Review: I Am Night at Noonday

“Fortune is guiding our affairs better than we could have ever hoped.” In the image of this line from Cervantes’ world famous masterpiece, it is indeed in the heart of the adventures, unusual and full of an eccentrically intelligent charm, that Gaspard Hirschi takes us with I Am Night at Noonday, unveiled in competition at the 47th Cinéma du réel Festival and also screening this week at CPH:DOX.

For it is indeed an extravagant and rambling “Don Quixote, knight of the sorrowful countenance” who is today in the flesh in Marseille’s labyrinthine neighbourhoods, riding his steed, with his armor, helmet, spear and shield to support him, under the intrigued and mocking looks of the population. Who is this madman (Manolo Bez) escaped from the equestrian theatre of the Centaur, “who has come to the world to restore the order of the errant knighthood”, help the dispossessed, find his Dulcinea and ride into the construction site engines like so many giants? Fascinated, pizza delivery driver Daniel Saïd improvises himself as Sancho Panza and, on his scooter, accompanies the urban peregrinations of a weirdo who proves less insane than he seems.

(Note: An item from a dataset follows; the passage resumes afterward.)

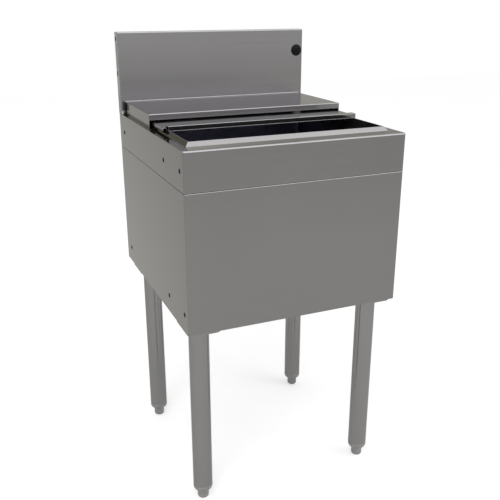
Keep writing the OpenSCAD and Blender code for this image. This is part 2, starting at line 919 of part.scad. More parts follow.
module leg_tube_front_left() { leg_tube(0); }
module leg_tube_front_right() { leg_tube(1); }
module leg_tube_rear_left() { leg_tube(2); }
module leg_tube_rear_right() { leg_tube(3); }

// Threaded insert: a core that the stem screws into, held in the tube by lands
module foot_insert(k) {
    z0 = foot_h + insert_gap;
    land_h = insert_l / (2 * insert_lands - 1);
    color("dimgray")
        at_leg(k)
            difference() {
                union() {
                    translate([0, 0, z0]) cylinder(r = insert_core_r, h = insert_l);
                    for (n = [0 : insert_lands - 1])
                        translate([0, 0, z0 + 2 * n * land_h])
                            cylinder(r = tube_bore_r - fit_gap, h = land_h);
                }
                translate([0, 0, z0 - cut]) cylinder(r = stem_d / 2 + fit_gap, h = insert_l + 2 * cut);
            }
}

module foot_insert_front_left() { foot_insert(0); }
module foot_insert_front_right() { foot_insert(1); }
module foot_insert_rear_left() { foot_insert(2); }
module foot_insert_rear_right() { foot_insert(3); }

// Bullet foot: rounded tip, straight lower part, domed shoulder as wide as the tube
module foot(k) {
    r = foot_d / 2;
    band_z = foot_h - shoulder_band;
    color("gray")
        at_leg(k) {
            rotate_extrude()
                intersection() {
                    union() {
                        square([r - foot_tip_r, foot_h]);
                        translate([0, foot_tip_r]) square([r, foot_h - foot_tip_r]);
                        translate([r - foot_tip_r, foot_tip_r]) circle(foot_tip_r);
                        translate([r, band_z]) circle(shoulder_r);
                        translate([0, band_z]) square([leg_r, shoulder_band]);
                    }
                    square([leg_r, foot_h]);
                }
            translate([0, 0, foot_h - cut]) cylinder(d = stem_d, h = stem_l + cut);
        }
}

module foot_front_left() { foot(0); }
module foot_front_right() { foot(1); }
module foot_rear_left() { foot(2); }
module foot_rear_right() { foot(3); }

// Countersunk head, flush with the underside of the plate
module plate_bolt_head(gap) {
    translate([0, 0, -gap])
        cylinder(
            r1 = plate_bolt_head_d / 2 + 2 * gap, r2 = plate_bolt_d / 2 + gap, h = plate_bolt_head_h + gap
        );
}

// Countersunk bolts that hold the leg plates to the bottom panel
module plate_bolts() {
    color("silver")
        for (p = leg_places(), q = bolt_places())
            translate([p[0] + q[0], p[1] + q[1], plate_z])
                difference() {
                    union() {
                        plate_bolt_head(0);
                        cylinder(d = plate_bolt_d, h = plate_t + plate_bolt_l);
                    }
                    translate([0, 0, -cut])
                        cylinder(d = plate_bolt_socket_w, h = plate_bolt_socket_l + cut, $fn = 6);
                }
}

// Threaded nuts set in the bottom panel, one for each plate bolt
module plate_nuts() {
    bore_r = plate_bolt_d / 2 + fit_gap;
    color("darkgray")
        for (p = leg_places(), q = bolt_places())
            translate([p[0] + q[0], p[1] + q[1], base_z + sheet_t])
                difference() {
                    union() {
                        cylinder(r = rivet_nut_head_r, h = rivet_nut_head_h);
                        cylinder(r = rivet_nut_r, h = rivet_nut_l);
                    }
                    translate([0, 0, -cut]) cylinder(r = bore_r, h = rivet_nut_l + 2 * cut);
                }
}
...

“We will cross ten countries, meet twenty tribes.” King of Spain, Château-Gombert, the Vélodrome, Noailles, Saint-Charles, Félix Pyat, the 14th arrondissement, etc.: roaming through the Phocean city from south to north, through the days and nights, the incredible and improbable duo becomes a sociological mirror for a city taken over by segregation, residences and closed roads, as well as the dangerous economy of drug trafficking. But a sympathetic and extremely unbridled youth also emerges, oasis in the concrete desert of the popular neighbourhoods (the community fast-food shop L’Après M), existential conversations, side roads and evenings under the stars, Add a pinch of history (from country houses to housing estates), a map for the local geography, a zest of philosophy (“being before appearing”, or Michel Foucault’s concept of heterotopia), a resounding of the alarm for biodiversity and a state of mind freed from norms (“we listen, we breathe, we do nothing”), and you get a hybrid documentary film like no other.

Requiring a short time to adapt to its mechanics and sometimes flirting with a chaotic narration (and purposefully artisanal) worthy of its mad main protagonist, I Am Night at Noonday reveals itself to be a very original piece of work, at once funny and dramatic in its blend of hyper-realism and Ariadne’s “theatrical” thread, successfully creating an unusual look at the surrounding society. The whole is cradled by very beautiful music (Asturiana by Manuel de Falla and Capricho árabe by Francisco Táregga). But it is also a very endearing human story for, as Don Quixote-Emmanuel finally says, “I am happy for in this life that did not keep all its promises, I have at least met a faithful friend.”

I Am Night at Noonday was produced by Les Films de l’oeil sauvage and co-produced by Image de la ville, Théâtre du Centaure and Seconde Vague Productions.